Reported by: sheats Owned by: anonymous
Component: Database layer (models, ORM) Version: 1.3
Severity: Release blocker Keywords:
Cc: anssi.kaariainen@… Triage Stage: Accepted
Has patch: yes Needs documentation: no
Needs tests: no Patch needs improvement: no
Easy pickings: no UI/UX: no

Description

I'm not sure if this is technically a bug but I wanted to report it because it really surprised me today.

class Manufacturer(models.Model):
    name = models.CharField(blank=True, max_length=100)

class Car(models.Model):
    manufacturer = models.ForeignKey(Manufacturer, blank=True, null=True)
    name = models.CharField(blank=True, max_length=100)


Car.objects.create(name='Accord')
Car.objects.create(name='Civic')

print Manufacturer().car_set.all().count()    
>>> 2

Even though neither Car is related to a Manufacturer, they are both returned through the related qs. I'm assuming this is because the query looks something like this:

manufacturer = Manufacturer()
Car.objects.filter(manufacturer=manufacturer.id)

I would say it is incorrect behavior to return anything through that related queryset that is not explicitly related.

Attachments (3)

17541.diff (837 bytes) - added by akaariai 2 years ago.
17541-2.diff (1.6 KB) - added by claudep 2 years ago.
Patch with test
17541-3.diff (2.1 KB) - added by nate_b 2 years ago.

Download all attachments as: .zip

Change History (26)

comment:1 Changed 2 years ago by akaariai

  • Cc anssi.kaariainen@… added
  • Has patch set
  • Needs documentation unset
  • Needs tests set
  • Patch needs improvement set
  • Triage Stage changed from Unreviewed to Accepted

While I don't think this is the worst bug ever, I do agree the behavior is incorrect.

Probably the cleanest solution is to check if manufacturer.id is None in car_set manager, and if it is, return an EmptyQuerySet. Attached patch contains the idea of the correction.

Changed 2 years ago by akaariai

Changed 2 years ago by claudep

Patch with test

comment:2 Changed 2 years ago by claudep

  • Needs tests unset
  • Patch needs improvement unset

comment:3 Changed 2 years ago by nate_b

  • Patch needs improvement set

Patched behavior as is does not behave as I would expect in a finer-grained fashion. Query as constructed should correctly reflect the expected results. For example, these two queries appear to be equivalent, but when run, have different results:

>>> print Manufacturer().car_set.all().query
SELECT "cars_car"."id", "cars_car"."manufacturer_id", "cars_car"."name" FROM "cars_car"
>>> Manufacturer().car_set.all()
[]

>>> print Car.objects.all().query
SELECT "cars_car"."id", "cars_car"."manufacturer_id", "cars_car"."name" FROM "cars_car"
>>> Car.objects.all()
[<Car: Car object>, <Car: Car object>]

This is a consequence of EmptyQuerySet inheriting the query during the clone().
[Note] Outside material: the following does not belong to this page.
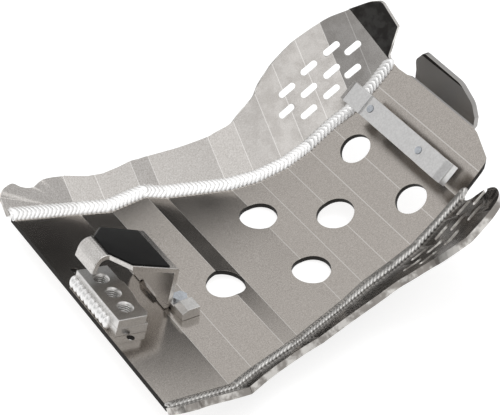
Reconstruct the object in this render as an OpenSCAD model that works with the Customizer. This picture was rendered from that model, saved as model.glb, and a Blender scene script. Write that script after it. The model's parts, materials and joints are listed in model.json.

In fact, I'm not even sure that the call to none() is the correct thing to do at all. Since getting related fields of unsaved model instances (the only ones whose id can be None) is such an odd edge case, it almost seems like it would only come up as a result of a programming error. Therefore, I would think it would be better treated as an error, by raising an exception, perhaps a ValueError.

comment:4 Changed 2 years ago by akaariai

About the EmptyQuerySet query string behaviour: That is how it works. That is a deficiency of .none(), and works just like any other query using .none(). Fixing that would be another ticket's problem.

However, if raising error here is the correct thing to do is an interesting question. It does have its plus-sides: it would allow us to change the implementation later if need be, and it would be very obvious to the programmer what is happening. On the other hand, in this case .car_set would not behave like queryset. This could be a problem when you have a model like:

class SomeModel:
    id = models.AutoField(pk=True)
    some_f = models.CharField(max_length=200, unique=True, null=True)

class RelatedModel:
    somemodel = models.ForeignKey(SomeModel, to_field='some_f', null=True)

Now, you could have an instance of somemodel in the DB, with some_f null and related models with null somemodel field. Now, that is a bit unlikely case, but here raising an error could be a little dangerous. I wonder what joys multicolumn primary keys and especially foreign keys will bring us in the future.

comment:5 Changed 2 years ago by claudep

I was preparing a response too, while akaariai posted his comment. So agreed on the peculiarity of the representation of the query attribute on EmptyQuerySet.

I still think that at a semantic level, an unsaved model should have empty related sets, and querying those should not raise errors.

Last edited 2 years ago by claudep (previous) (diff)

Changed 2 years ago by nate_b

comment:6 Changed 2 years ago by nate_b

  • Patch needs improvement unset

Okay, I agree. I had never noticed that behavior of EmptyQuerySet before.

Taking those considerations into account, what do you think about throwing the none() onto the filtered result instead, as in my suggested patch? That way, the query would at least no longer be peculiar. Then, if the EmptyQuerySet behavior is ever fixed, the correctness of this query will get fixed as a consequence.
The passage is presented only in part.